QFT - Teaching strategies

The following teaching strategies are considered effective with pupils who have a speech, language and communications need:

  • Provide an inclusive and communication friendly learning environment.
  • Provide an environment where children’s views and contributions are valued.
  • Ensure every learning objective is explained clearly according to the needs of the children and the link from previous learning is explicitly explained.
  • Clear visually supported rules to support learning and safety should be in place.
  • Children will need clear, structured teaching allowing for generalising of new skills and overlearning.
  • Access to a Communication Lead Practitioner who has an understanding of how to meet SLCN needs.

Communicating in school can be stressful for CYP who struggle with speech production. They need opportunities to develop fluency and accuracy in a nurturing environment that enables them to progress at their own pace.

You can support this by:

  • Comment on the content, not on how clearly the child speaks.
  • Give a correct speech model by repeating what the child says with a slight emphasis on the mispronounced sound or word.
  • Don’t make the child repeat the words.
  • Don’t pretend to understand what the child has said.
  • Build up the child’s confidence and self-esteem and focus on strengths.
  • Liaise closely with parents/carers.

It is vital that children listen to language and practice using it. Attention and listening skills help develop social skills.  Children need to learn to focus on another person and listen to them in order to take turns, make eye contact, and to engage in conversation and play.

You can support this by:

  • Following the child’s lead in their setting and comment and extend what they are saying.
  • Making time to talk to the children and value what the child says.
  • Considering the group in which the young person learns best.
  • Considering their positioning within the classroom, asking the child what works for them.
  • Looking at the child when you are talking to them. Use their name, make eye contact and demonstrate that you are listening to them.  Put yourself at the child’s level when appropriate.
  • Using visual cues and gestures to support the teaching of these skills – display these in your classroom.
  • Explicitly teach good attention and listening skills. Praise the young person when carrying these out.
  • Adults to model and demonstrate good attention and listening skills.
  • Slowing down your speech and breaking down instructions into small chunks of information.
  • Reading, retelling and discussing stories.

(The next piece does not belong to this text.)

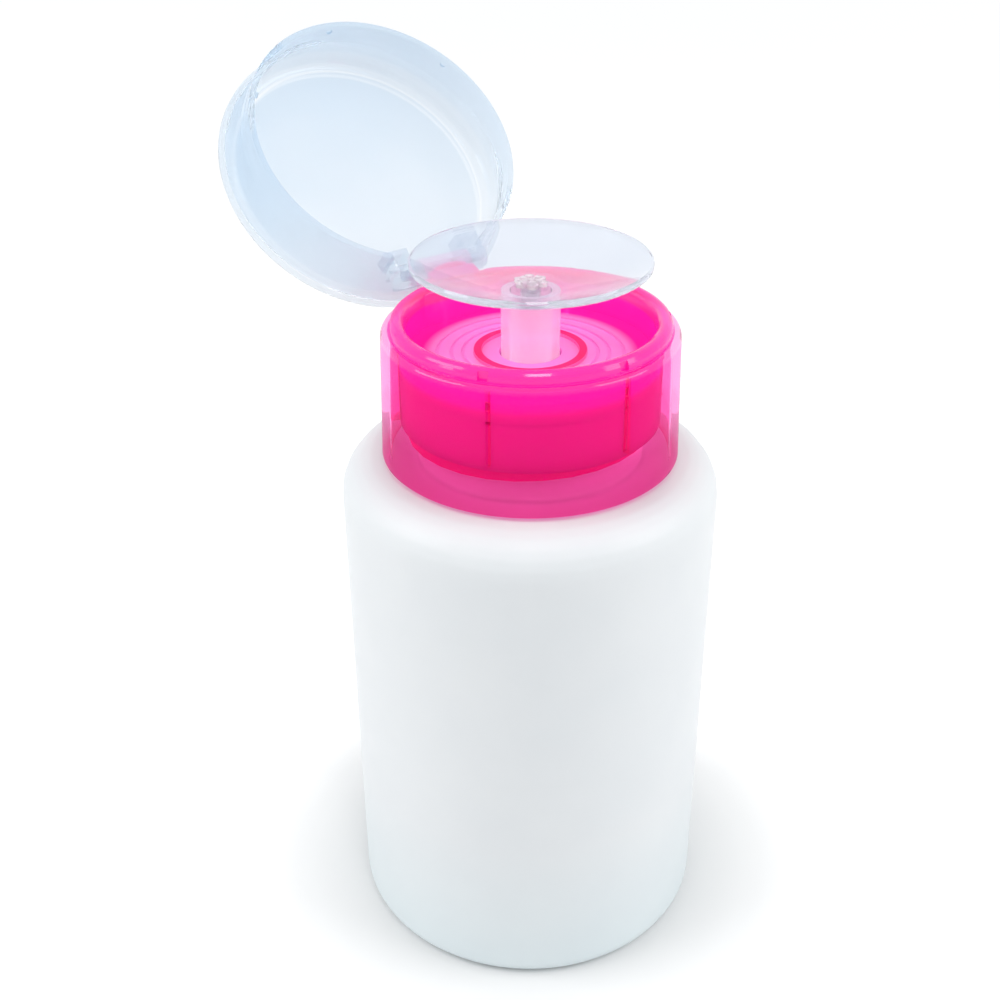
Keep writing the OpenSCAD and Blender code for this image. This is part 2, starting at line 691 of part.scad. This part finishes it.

Children need to hear how language can be used to be able to use it themselves. Children who find it hard to make themselves understood by adults or other children will find their ability to join in activities and tell people things, ask questions, contribute in lessons and form friendships is inhibited. They may be unable to join in with songs or nursery rhymes and have difficulty following stories and remembering information.

You can support this by:

  • Commenting, explaining and modelling language.
  • Avoid cluttering wall displays – focus on displaying key words that are visually supported and refer to them in your teaching.
  • Talking about the word using a STAR approach (Select, Teach, Activate, Review).
  • Identifying key vocabulary and pre-teaching/overlearning and generalise new words to other situations.
  • Play games and use kinaesthetic approaches where the CYP has to recall specific words in a fun way.
  • Using shared storybook reading to develop and extend vocabulary of tier 2 words.
  • Using word mats on desks to support the acquisition of new vocabulary.
  • Using sequencing activities to develop sequential language, inference and prediction skills.

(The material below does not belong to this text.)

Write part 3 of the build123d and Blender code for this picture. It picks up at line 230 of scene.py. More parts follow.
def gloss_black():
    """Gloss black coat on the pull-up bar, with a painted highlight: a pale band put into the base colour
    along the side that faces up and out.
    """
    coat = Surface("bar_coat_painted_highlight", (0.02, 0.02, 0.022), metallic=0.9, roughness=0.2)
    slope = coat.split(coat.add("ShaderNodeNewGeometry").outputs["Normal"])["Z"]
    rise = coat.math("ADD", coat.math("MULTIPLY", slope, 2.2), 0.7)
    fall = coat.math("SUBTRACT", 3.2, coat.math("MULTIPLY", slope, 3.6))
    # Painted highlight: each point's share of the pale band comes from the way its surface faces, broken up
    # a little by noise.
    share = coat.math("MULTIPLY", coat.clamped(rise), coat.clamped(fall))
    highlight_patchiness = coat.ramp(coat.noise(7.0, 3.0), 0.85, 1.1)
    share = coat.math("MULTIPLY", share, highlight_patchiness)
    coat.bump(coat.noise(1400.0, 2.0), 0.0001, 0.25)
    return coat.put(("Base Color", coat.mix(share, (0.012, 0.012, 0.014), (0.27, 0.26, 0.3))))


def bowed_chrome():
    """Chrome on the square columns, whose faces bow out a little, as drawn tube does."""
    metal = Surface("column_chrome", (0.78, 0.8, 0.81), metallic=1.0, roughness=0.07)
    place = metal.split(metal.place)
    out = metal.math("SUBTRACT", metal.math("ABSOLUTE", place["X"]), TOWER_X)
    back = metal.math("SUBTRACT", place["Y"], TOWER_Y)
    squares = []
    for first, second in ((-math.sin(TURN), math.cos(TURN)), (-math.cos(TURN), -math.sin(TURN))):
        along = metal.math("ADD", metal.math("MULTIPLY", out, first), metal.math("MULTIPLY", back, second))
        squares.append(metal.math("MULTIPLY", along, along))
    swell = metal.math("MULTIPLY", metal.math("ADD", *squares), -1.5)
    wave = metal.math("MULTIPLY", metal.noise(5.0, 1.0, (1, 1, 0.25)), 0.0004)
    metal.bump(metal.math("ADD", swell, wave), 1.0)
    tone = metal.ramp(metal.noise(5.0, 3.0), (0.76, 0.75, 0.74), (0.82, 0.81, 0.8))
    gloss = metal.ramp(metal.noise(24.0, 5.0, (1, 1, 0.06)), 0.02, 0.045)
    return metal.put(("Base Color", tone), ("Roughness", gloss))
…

A child needs to be able to hear, process and remember the information they are given to be able to use it. The child’s ability to remember will have an impact on their ability to remember language, facts, instructions, recalling of sentences and more complex information given.

You can support this by:

  • Keep things short and simple – try to give CYP information in short chunks.
  • Slow down your rate of speech and plan in pauses.
  • Incorporate mind maps into your class teaching.
  • Allow thinking time before expecting an answer – remember the 10 second rule where you wait for 10 seconds to allow the child to process the information.
  • Adapt questioning using ‘Blank’s Levels of Questioning’.
  • Use visuals to support and display these for children to see.
  • Play memory games within the classroom linked to the curriculum.

If you think a child is having difficulty understanding what is said to them, you can try the following:

  • Check their understanding of concepts such as same/different, first/last, before/after and provide explicit teaching if necessary.
  • Teach language through categorising items and making links.
  • Pre-teach vocabulary and give a list of vocabulary to be shared at home or Tier 3 academic words (Linguistic concepts).
  • Provide a peer language role model.
  • Provide information sheets to parents at home so they can discuss language with their child and reinforce the information in a different environment.
  • Ask the child to recast what you have just told them so you know they have understood what has been said to them.
  • Encourage the child to tell you when they do not understand – a visual may support with this.